The environmental impact does not end when flames are contained. Smoke, ash, soil damage, habitat loss, and post-fire erosion can all affect surrounding ecosystems. If warmer nights allow fires to burn more intensely or for longer stretches, those ripple effects can become harder to manage.

This is why the issue is bigger than firefighting strategy. It is a public health issue, a land-management issue, and a climate-adaptation issue.

How Communities Can Adapt to a 24-Hour Fire Cycle

As warmer nights are changing wildfire behavior, adaptation strategies need to account for that shift. Forecasting systems should consider nighttime humidity recovery, overnight wind patterns, and fuel moisture, not just afternoon heat. Public alerts may also need to reflect the reality that dangerous fire growth can happen after dark.

Communities can prepare by improving evacuation planning, maintaining defensible space, supporting responsible forest management, and investing in early detection systems. Land managers can use better weather and fuel data to identify where fires may continue spreading overnight. Policymakers can support climate resilience by funding forest restoration, community hardening, and emergency-response capacity in regions facing longer, more volatile fire seasons.

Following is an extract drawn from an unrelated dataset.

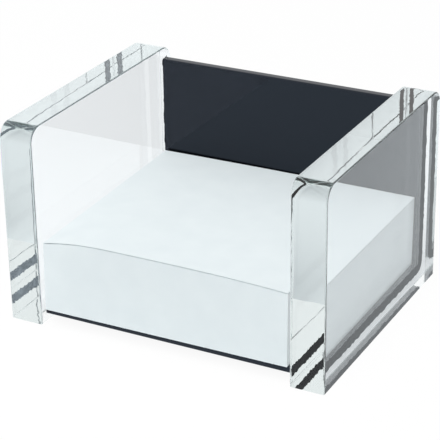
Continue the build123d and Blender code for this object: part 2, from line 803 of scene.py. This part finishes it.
@dataclass
class Studio:
    """A white table in soft, even light from all round."""

    floor_finish: StudioFloor
    floor_size: float = 6.0         # length of the table's side
    floor_drop: float = 0.03 * MM   # keeps the table off the blocks' undersides
    sky: float = 0.48               # strength at which the surroundings light the scene
    key_power: float = 12.0
    key_size: float = 1.0
    key_place: tuple[float, float, float] = (-0.3, -0.5, 1.15)

    def build(self) -> None:
        """Make the table, the surroundings and the lamp."""
        shape = bmesh.new()
        bmesh.ops.create_grid(
            shape, x_segments=1, y_segments=1, size=self.floor_size / 2,
            matrix=Matrix.Translation((0, 0, -self.floor_drop)),
        )
        floor = finish_mesh("table", shape, [self.floor_finish.material()])
        self.surroundings()
        self.lamp("key", self.key_place, self.key_size, self.key_power)

    def surroundings(self) -> None:
        """Make a world that is seen plain white and lights the scene more softly."""
        world = bpy.data.worlds.new("studio")
        bpy.context.scene.world = world
        world.use_nodes = True
        tree = world.node_tree
        tree.nodes.clear()
        ray = add_node(tree, "ShaderNodeLightPath")
        seen_or_mirrored = add_node(tree, "ShaderNodeMath", {
            0: ray.outputs["Is Camera Ray"],
            1: ray.outputs["Is Glossy Ray"],
        }, operation="MAXIMUM")
        seen = add_node(tree, "ShaderNodeMath", {
            0: seen_or_mirrored.outputs["Value"],
            1: ray.outputs["Is Transmission Ray"],
        }, operation="MAXIMUM")
        light = add_node(tree, "ShaderNodeBackground", {
            "Color": srgb(WHITE),
            "Strength": self.sky,
        })
        white = add_node(tree, "ShaderNodeBackground", {"Color": srgb(WHITE), "Strength": 1.0})
        mixed = add_node(tree, "ShaderNodeMixShader", {
            0: seen.outputs["Value"],
            1: light.outputs["Background"],
            2: white.outputs["Background"],
        })
        add_node(tree, "ShaderNodeOutputWorld", {"Surface": mixed.outputs["Shader"]})

    @staticmethod
    def lamp(name: str, place: tuple[float, float, float], size: float, power: float) -> None:
        """Add a soft square lamp that points at the holder and shows in nothing.

        Args:
            name: The lamp's name.
            place: Where it stands.
            size: Length of its side.
            power: Its power in watts.
        """
        data = bpy.data.lights.new(name, "AREA")
        data.shape = "SQUARE"
        data.size = size
        data.energy = power
        lamp = bpy.data.objects.new(name, data)
        lamp.location = place
        lamp.rotation_euler = (-Vector(place)).to_track_quat("-Z", "Y").to_euler()
        lamp.visible_glossy = False
        lamp.visible_transmission = False
        bpy.context.scene.collection.objects.link(lamp)


@dataclass
class CameraRig:
    """A long lens that looks down from the front right. Its angles are in degrees."""

    azimuth: float = 27.980         # from straight in front, towards the right
    elevation: float = 25.180
    roll: float = -0.913
    target: tuple[float, float, float] = (8.889 * MM, -21.104 * MM, 40.242 * MM)
    distance: float = 574.28 * MM   # from the target
    lens: float = 141.27            # focal length; this and the sensor's width in millimetres
    sensor: float = 36.0
    nearest: float = 10.0 * MM      # closest that it sees
    farthest: float = 20.0

    def build(self) -> None:
        """Place the camera and make it the scene's own."""
        azimuth = math.radians(self.azimuth)
        elevation = math.radians(self.elevation)
        back = Vector((
            math.sin(azimuth) * math.cos(elevation),
            -math.cos(azimuth) * math.cos(elevation),
            math.sin(elevation),
        ))
        right = Vector((0, 0, 1)).cross(back).normalized()
        up = back.cross(right)
        level = Matrix((right, up, back)).transposed().to_4x4()
        data = bpy.data.cameras.new("camera")
        data.sensor_width = self.sensor
        data.lens = self.lens
        data.clip_start = self.nearest
        data.clip_end = self.farthest
        camera = bpy.data.objects.new("camera", data)
        camera.matrix_world = (
            Matrix.Translation(Vector(self.target) + back * self.distance)
            @ level @ Matrix.Rotation(math.radians(self.roll), 4, "Z")
        )
        bpy.context.scene.collection.objects.link(camera)
        bpy.context.scene.camera = camera


# ---- the whole holder ----


def main() -> None:
    """Load the frame, build every piece in order and set up the studio."""
    logging.basicConfig(level=logging.INFO, format="%(name)s: %(message)s")
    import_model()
    bpy.context.scene.view_settings.view_transform = "Standard"
    bpy.context.scene.cycles.max_bounces = LIGHT_BOUNCES
    bpy.context.scene.cycles.glossy_bounces = LIGHT_BOUNCES
    bpy.context.scene.cycles.transmission_bounces = LIGHT_BOUNCES
    CameraRig().build()
    clear = ClearAcrylic()
    paper = MemoPaper()
    form = PaperForm()
    makers = (
        ClearBlock(Side.LEFT, clear),
        ClearBlock(Side.RIGHT, clear),
        BentSheet(
            finish=BlackAcrylic(),
            # The left end is drawn much lighter than the right: a slate body with pale specks over
            # about half of it, where the right end is near black with few specks.
            left_end=CementedEnd("lighter_cemented_end", "4C555E", "B6C1CB", bubble_share=0.5),
            right_end=CementedEnd("dark_cemented_end", "050608", "4C545C", bubble_share=0.15),
        ),
        PaperStack(form, paper),
        LooseSheet(form, paper),
    )
    for maker in makers:
        piece = maker.build()
        log.info("%s: %d faces", piece.name, len(piece.data.polygons))
    Studio(StudioFloor()).build()


if __name__ == "__main__":
    main()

Fire crews are part of that adaptation picture, too. As overnight conditions become less predictable, planning has to account for the practical realities of longer assignments in remote terrain. For crews working after dark, packing for the fireline can mean preparing for colder temperature swings, limited visibility, fatigue, and fast-changing fire behavior.

How Warmer Nights Reframe Wildfire Risk

Warmer nights are one of climate change’s quieter signals. They do not always make headlines in the same way as record-breaking daytime heat or fast-moving flame fronts. But for wildfires, the overnight hours matter.

When nights no longer cool and moisten landscapes the way they once did, fires can burn longer, behave less predictably, and place greater strain on ecosystems and emergency responders. That shift should sharpen the urgency of both wildfire adaptation and climate action.

Wildfire will always be part of many landscapes. The question is what kind of fire those landscapes will face in a warming world. The loss of the nighttime slowdown is a reminder that climate change is not only altering seasons and averages. It is changing the daily rhythms that ecosystems and people have long depended on.